Inside Kiss Me, Annabel

  • Annabel is the second of the Essex daughters to marry; her eldest sister Tess married in Much Ado About You. In that book we learned quite a lot about her husband, Lucius Felton, which explained precisely why he acts with such prompt generosity in this book. Lucius will always use his financial resources to find an intelligent way out of a problem, although of course he had no way of knowing that Annabel did not wish to end her marriage.
  • Imogen appears in Much Ado About You. When Kiss Me, Annabel begins, she is grieving, and channels that grief into anger. I watched a friend find her way through the early stages of grief in a similar fashion…it’s a hard way to find peace.
  • Mayne first appeared in Your Wicked Ways. Then he cropped up again, like a bad penny, in Much Ado About You…and yes, I did write his story, Pleasure for Pleasure!
  • The ballad about widows that Griselda quotes comes from a collection of Renaissance songs. There were many songs (and plays) about lusty widows. It seems that Renaissance women didn’t always want to marry again, since they would have to give up the right to manage their own estates…and yet they wanted companionship.
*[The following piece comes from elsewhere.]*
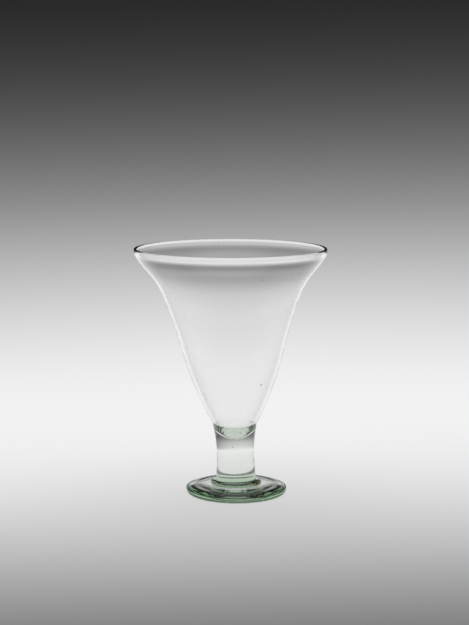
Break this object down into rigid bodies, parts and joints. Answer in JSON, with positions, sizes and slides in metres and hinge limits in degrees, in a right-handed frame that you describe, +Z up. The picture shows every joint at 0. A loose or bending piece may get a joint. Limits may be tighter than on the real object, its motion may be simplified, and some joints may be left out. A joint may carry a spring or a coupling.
{
  "type": "stemmed glass cup",
  "caption": "Hand-blown stemmed glass cup: conical bowl with a flared, rounded lip on a solid waisted stem, with a low collar and a thick disc foot.",
  "frame": {"origin": "centre of the foot's flat underside, on the surface that the cup stands on", "axes": "+Z up, out of the bowl's mouth; +X to the right of the pictured view, which looks along +Y; the rim leans 3.1 mm towards -X"},
  "size_m": [0.1001, 0.1, 0.129],
  "materials": {
    "bowl_glass": "clear hand-blown glass with a faint green tint and a few seed bubbles",
    "stem_glass": "clear solid glass with a pale green tint and seed bubbles",
    "collar_glass": "clear solid green-tinted glass, stained brown at one side",
    "foot_glass": "clear solid green-tinted glass, dark where it is seen edge on"
  },
  "bodies": {
    "root": {"bowl": "bowl_glass", "stem": "stem_glass", "foot_collar": "collar_glass", "foot": "foot_glass"}
  },
  "joints": []
}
Well, who can blame them?
  • Josie talks of quinces as a meal for a bride…the custom goes back to the times of the Greeks and Romans. A quince was likely the “golden apple” that Venus was given by Paris (he gave the golden apple to the fairest goddess…a gift that started the Trojan War). So Venus is often depicted with a quince in her hand.
  • The tradition of blackening a bride with molasses and feathers certainly existed in the Highlands. I rather doubt that a future countess would have faced the likelihood, but I needed Ewan to face his greatest fear – that something akin to what happened to Rosy would happen to Annabel. I didn’t do it just to be cruel to my hero; men are slow to articulate their feelings, and Ewan always has to be forced into discomfort or rage before he expresses himself.

Mea Culpa, Kiss Me, Annabel

  • Oops, I forgot to give poor Ewan a birthdate! Lovely reader Jacquie did the math and decided he must have been born in 1784.
  • Stephanie notes that on page 209 Griselda stares down at Mayne with “all the arrogance of an elder sister.” Of course – as is made clear many times elsewhere – Griselda is younger than Mayne. Not that it would make her any less arrogant, Eloisa adds (who happens to be privileged with three younger, arrogant siblings).
  • Joanne pointed out that in the Historical Note, I admit to having made Tess churn butter; that should have been Annabel, of course (are you starting to see that I have a problem with names?).
  • Lili was the first to notice that on on page 279, 4th paragraph, second sentence, “Anna” should have been Annabel.
  • And Michelle was the first to tell me that on page 371, line 14, Ewan says he loves “Gregory and Annabel and Nana.”  Of course, it should have been “Gregory and Rosy and Nana”!